▶ Your task:
Copy all lines holding the word "joints" from the entries.

▶ Listed entries:

╭──

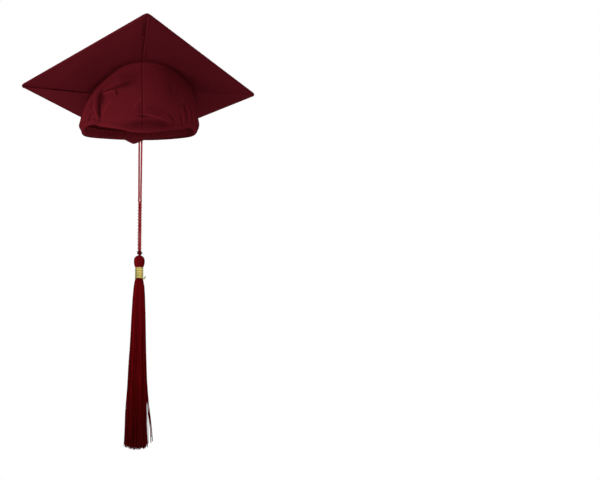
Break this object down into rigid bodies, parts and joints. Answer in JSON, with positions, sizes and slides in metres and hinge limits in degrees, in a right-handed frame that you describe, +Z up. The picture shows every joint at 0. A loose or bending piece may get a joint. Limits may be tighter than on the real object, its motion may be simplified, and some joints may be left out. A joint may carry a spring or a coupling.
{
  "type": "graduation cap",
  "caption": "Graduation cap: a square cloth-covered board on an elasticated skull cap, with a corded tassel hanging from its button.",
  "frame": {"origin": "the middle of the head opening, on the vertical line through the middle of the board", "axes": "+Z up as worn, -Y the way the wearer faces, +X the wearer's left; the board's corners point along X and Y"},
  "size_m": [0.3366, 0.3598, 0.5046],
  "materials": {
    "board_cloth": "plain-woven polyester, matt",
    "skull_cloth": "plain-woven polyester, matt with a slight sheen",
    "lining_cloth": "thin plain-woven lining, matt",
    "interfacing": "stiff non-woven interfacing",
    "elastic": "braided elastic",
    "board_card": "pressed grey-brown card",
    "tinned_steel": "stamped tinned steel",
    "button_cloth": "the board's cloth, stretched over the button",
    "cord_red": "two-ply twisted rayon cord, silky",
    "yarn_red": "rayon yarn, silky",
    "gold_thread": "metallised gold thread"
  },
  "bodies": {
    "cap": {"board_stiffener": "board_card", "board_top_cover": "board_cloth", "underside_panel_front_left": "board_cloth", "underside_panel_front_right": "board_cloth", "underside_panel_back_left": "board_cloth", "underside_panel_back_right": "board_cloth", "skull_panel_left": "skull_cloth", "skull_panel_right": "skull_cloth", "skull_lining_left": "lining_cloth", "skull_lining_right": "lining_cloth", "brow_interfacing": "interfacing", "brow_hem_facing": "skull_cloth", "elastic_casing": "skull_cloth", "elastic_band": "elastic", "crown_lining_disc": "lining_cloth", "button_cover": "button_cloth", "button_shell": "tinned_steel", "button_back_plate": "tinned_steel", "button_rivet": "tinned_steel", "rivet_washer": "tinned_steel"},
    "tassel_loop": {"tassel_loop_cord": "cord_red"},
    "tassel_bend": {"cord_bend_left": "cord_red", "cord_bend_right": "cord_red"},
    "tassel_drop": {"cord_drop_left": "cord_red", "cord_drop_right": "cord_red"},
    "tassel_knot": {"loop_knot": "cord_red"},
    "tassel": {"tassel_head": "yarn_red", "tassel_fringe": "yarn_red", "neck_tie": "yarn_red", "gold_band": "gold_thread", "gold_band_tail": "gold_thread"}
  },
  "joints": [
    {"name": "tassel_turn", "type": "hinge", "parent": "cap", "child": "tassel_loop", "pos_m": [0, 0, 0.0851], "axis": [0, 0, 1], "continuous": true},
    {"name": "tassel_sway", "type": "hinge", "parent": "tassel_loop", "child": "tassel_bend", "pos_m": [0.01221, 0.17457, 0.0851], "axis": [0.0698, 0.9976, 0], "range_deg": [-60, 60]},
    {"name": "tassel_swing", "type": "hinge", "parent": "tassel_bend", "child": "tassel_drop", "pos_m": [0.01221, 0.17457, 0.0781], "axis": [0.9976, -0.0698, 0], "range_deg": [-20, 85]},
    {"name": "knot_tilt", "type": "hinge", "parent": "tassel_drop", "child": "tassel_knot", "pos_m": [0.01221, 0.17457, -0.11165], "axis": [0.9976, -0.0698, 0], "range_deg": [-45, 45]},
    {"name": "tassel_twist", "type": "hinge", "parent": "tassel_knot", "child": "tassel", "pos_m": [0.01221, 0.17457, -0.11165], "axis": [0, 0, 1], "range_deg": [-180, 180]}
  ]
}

╰──
╭──

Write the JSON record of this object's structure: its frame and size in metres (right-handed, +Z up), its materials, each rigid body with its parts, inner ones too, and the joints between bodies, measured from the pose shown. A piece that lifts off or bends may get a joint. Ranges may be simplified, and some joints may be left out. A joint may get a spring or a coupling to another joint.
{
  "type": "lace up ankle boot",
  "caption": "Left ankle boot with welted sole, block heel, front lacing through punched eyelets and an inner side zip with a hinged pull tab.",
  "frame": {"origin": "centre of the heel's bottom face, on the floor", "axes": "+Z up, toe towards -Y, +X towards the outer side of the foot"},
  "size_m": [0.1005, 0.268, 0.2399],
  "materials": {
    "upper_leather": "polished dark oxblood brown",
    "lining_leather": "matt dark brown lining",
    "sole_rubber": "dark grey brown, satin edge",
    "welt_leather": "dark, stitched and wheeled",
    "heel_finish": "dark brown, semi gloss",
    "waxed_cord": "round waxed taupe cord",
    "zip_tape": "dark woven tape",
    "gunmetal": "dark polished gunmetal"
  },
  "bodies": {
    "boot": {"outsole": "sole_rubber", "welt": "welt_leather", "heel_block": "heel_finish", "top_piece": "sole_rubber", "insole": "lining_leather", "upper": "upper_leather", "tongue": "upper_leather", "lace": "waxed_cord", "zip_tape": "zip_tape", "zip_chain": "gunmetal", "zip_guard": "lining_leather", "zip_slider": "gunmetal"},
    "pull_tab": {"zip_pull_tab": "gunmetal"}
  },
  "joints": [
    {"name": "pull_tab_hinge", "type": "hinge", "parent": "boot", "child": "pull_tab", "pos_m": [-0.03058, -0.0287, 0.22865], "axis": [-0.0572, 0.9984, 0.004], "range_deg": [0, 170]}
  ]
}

╰──

▶ Complete answer:
Break this object down into rigid bodies, parts and joints. Answer in JSON, with positions, sizes and slides in metres and hinge limits in degrees, in a right-handed frame that you describe, +Z up. The picture shows every joint at 0. A loose or bending piece may get a joint. Limits may be tighter than on the real object, its motion may be simplified, and some joints may be left out. A joint may carry a spring or a coupling.
  "joints": [
Write the JSON record of this object's structure: its frame and size in metres (right-handed, +Z up), its materials, each rigid body with its parts, inner ones too, and the joints between bodies, measured from the pose shown. A piece that lifts off or bends may get a joint. Ranges may be simplified, and some joints may be left out. A joint may get a spring or a coupling to another joint.
  "joints": [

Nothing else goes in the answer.